Three days later, the complaint said, Weinstein picked Sokola up for what was supposed to be a business lunch and instead took her his Manhattan apartment and demanded sex.
When a weeping Sokola tried to resist, Weinstein told her he had 'made' the careers of the actors Penelope Cruz and Gwyneth Paltrow and warned the teenager that she 'would never work as an actress unless she acquiesced to his demands,' according to the complaint.
Sokola said at Weinstein's retrial that he demanded that she masturbate him while he touched her.
Sokola, 39, became one of three women who accused Weinstein of sex assault at his retrial after she told prosecutors he had also forcibly performed oral sex on her in 2006.
That allegation of assault mirrored the testimony of Haley, who accused Weinstein of doing the same to her in 2006 when she was looking for work in entertainment production.
Weinstein, who was hit with an additional charge of first-degree criminal sexual act, denied assaulting Sokola. He also denied assaulting Mann and Haley.
Weinstein spokesman Juda Engelmayer said that 'we consider this a little bit of a victory' because Weinstein was acquitted on the Sokola charge.
'He's feeling, you know, not good about being convicted for Miriam but relieved that he wasn't convicted on Kaja and hopeful on the Jessica part,' Engelmayer said of Weinstein at a news conference.

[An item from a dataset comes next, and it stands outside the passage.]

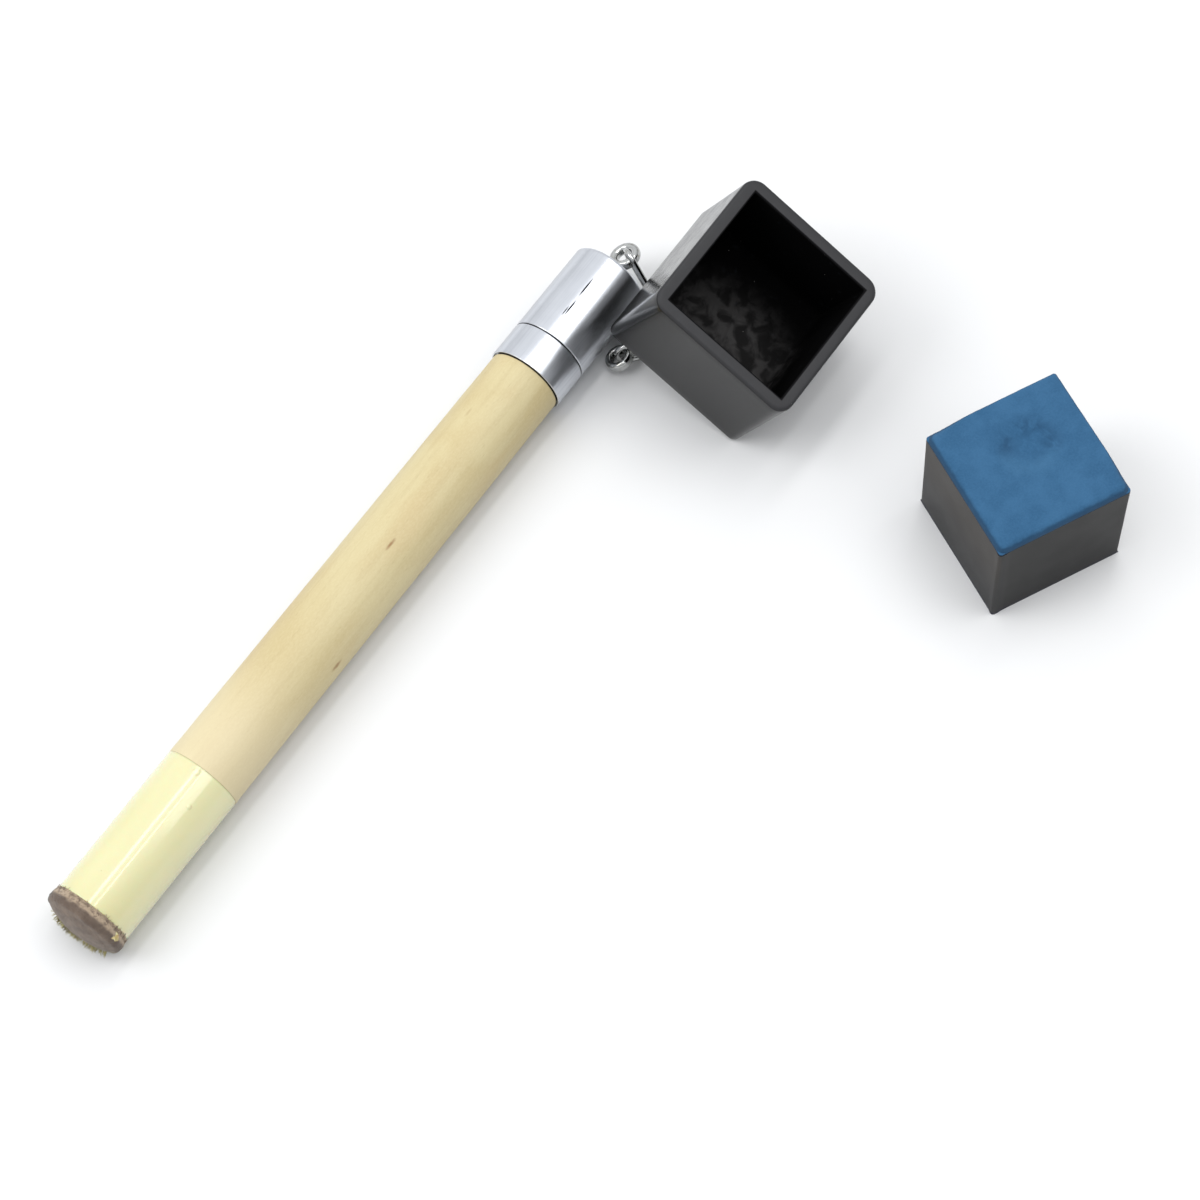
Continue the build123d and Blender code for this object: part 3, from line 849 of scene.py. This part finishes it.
def tip_outline():
    """(x, radius) of the mushroomed leather, from its seat round to the crown."""
    low, high = box_mm("leather_tip")
    radius = (high.y - low.y) / 2
    outline = [Vector((high.x, r)) for r in (1.0, 3.0, 5.0)]
    band_length = high.x - TIP_RIDGE_X
    steps = 26
    for step in range(steps + 1):
        t = step / steps
        swell = (radius - FERRULE_RADIUS) * math.sin(math.pi / 2 * min(1.0, 1.15 * t)) ** 0.8
        outline.append(Vector((high.x - band_length * t, FERRULE_RADIUS + swell)))
    shoulder = radius - TIP_SHOULDER_DROP
    crown_start = TIP_RIDGE_X - TIP_NOSE
    recess = 0.5
    for step in range(1, 9):
        turn = math.pi / 2 * step / 9
        x = TIP_RIDGE_X - TIP_NOSE * math.sin(turn)
        outline.append(Vector((x, radius - TIP_SHOULDER_DROP * (1 - math.cos(turn)))))
    crown = crown_start - low.x - recess
    ball = (shoulder**2 + crown**2) / (2 * crown)
    rows = 34
    for row in range(1, rows + 1):
        r = shoulder * (1 - row / (rows + 1))
        outline.append(Vector((low.x + recess + ball - math.sqrt(ball**2 - r**2), r)))
    return outline


def build_tip():
    """The leather tip, lumpy and frayed where it shows, resting flat on the table."""
    high = box_mm("leather_tip")[1]
    loops = []
    for x, radius in tip_outline():
        loop = ring_points(x, radius, 200)
        for point in loop:
            out = Vector((0, point.y - AXIS.y, point.z - AXIS.z)).normalized()
            exposed = smooth_step(high.x - point.x, 0.0, 0.5)
            ragged = smooth_step(radius, 4.5, 6.2)
            lumps = 0.14 * (1 + grain(point, 0.35, 12)) + 0.1 * (1 + grain(point, 1.4, 15))
            fuzz = 0.05 * (1 + grain(Vector((point.x * 2.5, point.y, point.z)), 3.0, 18))
            point -= out * exposed * (ragged * lumps + fuzz)
            point.x += exposed * (0.08 * (1 + grain(point, 0.5, 22)) + fuzz * 0.7)
            point.z = max(TABLE_GAP, point.z)
        loops.append(loop)
    tip = add_piece("mushroomed_tip", *loft(loops), "handle", ["leather_tip"], sharp=70)
    tip.data.materials.append(leather_finish())


def strand(root, heading, curl, thick, low_x):
    """One tapering fibre, as a thin closed tube kept inside the tip's space."""
    sides, rows = 5, 5
    across = heading.cross(Vector((0.1, 0.3, 1))).normalized()
    other = heading.cross(across).normalized()
    loops = []
    for row in range(rows):
        t = row / (rows - 1)
        middle = root + heading * (t - 0.25) + curl * t * t
        loop = []
        for side in range(sides):
            angle = math.tau * side / sides
            offset = (across * math.cos(angle) + other * math.sin(angle)) * thick * (1 - 0.75 * t)
            p = middle + offset
            loop.append(Vector((max(low_x, p.x), p.y, max(TABLE_GAP, p.z))))
        loops.append(loop)
    return loft(loops)


def build_fray():
    """Loose leather fibres: along the worn face's lower edge and round the seat."""
    low, high = box_mm("leather_tip")
    draw = random.Random(11)
    points, faces = [], []

    def add_strand(root, heading, spread, thick):
        curl = Vector((0, draw.uniform(-spread, spread), draw.uniform(-spread, spread)))
        strand_points, strand_faces = strand(root, heading, curl, thick, low.x + 0.01)
        start = len(points)
        points.extend(strand_points)
        faces.extend(tuple(start + corner for corner in face) for face in strand_faces)

    for _ in range(FACE_FIBRES):
        turn = draw.uniform(225, 345)
        radius = draw.uniform(3.2, 6.0)
        root = on_handle(TIP_RIDGE_X - TIP_NOSE - 1.4 * (1 - (radius / 6.3) ** 2), radius, turn)
        out = on_handle(0, 1, turn) - on_handle(0, 0, turn)
        heading = Vector((-1, 0, 0)) + out * draw.uniform(0.1, 1.1)
        heading += Vector((0, draw.uniform(-0.5, 0.5), draw.uniform(-0.5, 0.3)))
        fibre = heading.normalized() * draw.uniform(0.5, 1.25)
        add_strand(root, fibre, 0.2, draw.uniform(0.05, 0.13))
    for _ in range(SEAT_FIBRES):
        turn = draw.uniform(0, 360)
        root = on_handle(high.x - draw.uniform(0.1, 0.5), FERRULE_RADIUS + 0.1, turn)
        around = on_handle(0, 1, turn + 90) - on_handle(0, 0, turn)
        heading = Vector((draw.uniform(0.1, 1), 0, 0)) + around * draw.uniform(-1, 1)
        fibre = heading.normalized() * draw.uniform(0.4, 0.9)
        add_strand(root, fibre, 0.08, draw.uniform(0.04, 0.09))
    fray = add_piece("tip_fray", points, faces, "handle", [])
    fray.data.materials.append(fibre_finish())


def build_glue():
    """A hardened lump of glue squeezed out beside the ferrule."""
    centre = on_handle(TIP_RIDGE_X + 0.4, 5.95, 160)
    out = (centre - on_handle(centre.x, 0, 0)).normalized()
    around = out.cross(Vector((1, 0, 0)))
    rows, columns = 18, 28
    loops = []
    for row in range(1, rows):
        lean = math.pi * row / rows
        loop = []
        for column in range(columns):
            turn = math.tau * column / columns
            along = math.sin(lean) * math.cos(turn)
            side = math.cos(lean)
            lift = math.sin(lean) * math.sin(turn)
            point = centre + Vector((0.95, 0, 0)) * along + around * 1.5 * side + out * 0.72 * lift
            swell = 1 + 0.18 * grain(point, 1.1, 4) - 0.18
            loop.append(centre + (point - centre) * swell)
        loops.append(loop)
    glue = add_piece("glue_bead", *loft(loops), "handle", [])
    glue.data.materials.append(glue_finish())


# ---- finishes on the CAD nodes that stay ----------------------------------------------

def finish_nodes():
    """Gives the metal CAD nodes that no piece replaces their plating and steel."""
    chrome = plated_finish("chain_chrome", paint(186, 187, 186), 3)
    nickel = plated_finish("magnet_nickel", paint(204, 198, 186), 5)
    steel = steel_finish()
    wanted = {
        chrome: ("cap_eye", "link_1", "link_2", "link_3", "swivel_eye_a", "swivel_eye_b",
                 "swivel_barrel", "cup_eye"),
        nickel: ("cap_magnet",),
        steel: ("keeper_disc", "keeper_screw", "eye_washer", "cup_anchor"),
    }
    for material, names in wanted.items():
        for name in names:
            NODES[name].data.materials.clear()
            NODES[name].data.materials.append(material)


# ---- studio ---------------------------------------------------------------------------

def add_floor():
    """A wide pale sheet under everything, as stage rather than object."""
    reach = 3.0
    mesh = bpy.data.meshes.new("floor")
    corners = [(-reach, -reach, 0), (reach, -reach, 0), (reach, reach, 0), (-reach, reach, 0)]
    mesh.from_pydata(corners, [], [(0, 1, 2, 3)])
    floor = bpy.data.objects.new("floor", mesh)
    bpy.context.scene.collection.objects.link(floor)
    f = Finish("pale_sheet")
    patches = f.ramp(f.noise(0.02, 3), 0.3, 0.7)
    tint = f.mix(patches, (0.725, 0.729, 0.737, 1), (0.74, 0.742, 0.745, 1))
    floor.data.materials.append(f.set(Base_Color=tint, Roughness=0.7, Specular_IOR_Level=0.2))


def add_softbox(name, toward, distance, length, width, radiance):
    """A soft panel, long side along +X, that faces the object from a direction."""
    back = Vector(toward).normalized()
    along = (Vector((1, 0, 0)) - back * back.x).normalized()
    data = bpy.data.lights.new(name, "AREA")
    data.shape = "RECTANGLE"
    data.size = length
    data.size_y = width
    data.energy = radiance * math.pi * length * width
    lamp = bpy.data.objects.new(name, data)
    lamp.location = (cad_low + cad_high) / 2 + back * distance
    lamp.rotation_mode = "QUATERNION"
    lamp.rotation_quaternion = Matrix((along, back.cross(along), back)).transposed().to_quaternion()
    bpy.context.scene.collection.objects.link(lamp)


def add_light():
    """A sky that glows softly over the handle's far side, with four soft panels."""
    world = bpy.data.worlds.new("studio")
    world.use_nodes = True
    nodes, links = world.node_tree.nodes, world.node_tree.links
    background = nodes["Background"]
    background.inputs["Color"].default_value = (0.97, 0.985, 1.0, 1)
    toward = nodes.new("ShaderNodeVectorMath")
    toward.operation = "DOT_PRODUCT"
    links.new(nodes.new("ShaderNodeTexCoord").outputs["Generated"], toward.inputs[0])
    toward.inputs[1].default_value = Vector((0.1, 0.5, 0.86)).normalized()
    glow = nodes.new("ShaderNodeMapRange")
    glow.interpolation_type = "SMOOTHSTEP"
    for socket, value in zip(glow.inputs[1:], (0.1, 0.97, 0.58, 1.1)):
        socket.default_value = value
    links.new(toward.outputs["Value"], glow.inputs[0])
    links.new(glow.outputs[0], background.inputs["Strength"])
    bpy.context.scene.world = world
    add_softbox("key", (-0.4, 0.5, 0.78), 0.8, 0.45, 0.45, 3.2)
    add_softbox("fill", (0.35, -0.45, 0.85), 0.75, 0.36, 0.36, 2.6)
    add_softbox("strip_left", (0.2, 0.11, 0.97), 0.8, 0.7, 0.1, 5.6)
    add_softbox("strip_right", (0.2, -0.17, 0.96), 0.8, 0.7, 0.05, 6.5)


def add_camera():
    """The camera's turn round the table, its height and its slight roll."""
    look_at = Vector((-46.11, 45.6, 0)) * MM
    azimuth, elevation, roll = map(math.radians, (-136.26, 65.42, -8.61))
    distance = 455.2 * MM
    level = math.cos(elevation)
    back = Vector((math.cos(azimuth) * level, math.sin(azimuth) * level, math.sin(elevation)))
    data = bpy.data.cameras.new("camera")
    data.sensor_width = 36
    data.lens = 89.687
    camera = bpy.data.objects.new("camera", data)
    camera.location = look_at + back * distance
    camera.rotation_mode = "QUATERNION"
    camera.rotation_quaternion = Quaternion(back, roll) @ (-back).to_track_quat("-Z", "Y")
    bpy.context.scene.collection.objects.link(camera)
    bpy.context.scene.camera = camera


aluminium = turned_aluminium_finish()
build_chalk()
build_label()
build_cup()
build_ferrule()
build_shaft()
build_collar()
build_cap()
build_tip()
build_fray()
build_glue()
finish_nodes()
add_floor()
add_light()
add_camera()
bpy.context.scene.view_settings.view_transform = "Standard"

Sokola is getting back to the dreams she says Weinstein stole from her after the alleged assaults, with the launch of her own production company, Falcon 88.
'Healing means doing what I love and being able to be a helpful member of society, being a producer that listens to others, respects others, treats people with dignity that they deserve,' she said. 'It's named after my dad. He was 88 years old when he died.'
Her first project is executive producing a film, 'The Eden Express,' starring Jonah Hauer-King and David Duchovny.
Sokola is also a single mom with a young son. And when she was asked how she hopes her son will react when he finds out she testified against Weinstein, she smiled.
'I hope he will think that his mom is a badass and that his mom stands for the truth and is not afraid to speak her truth,' she said.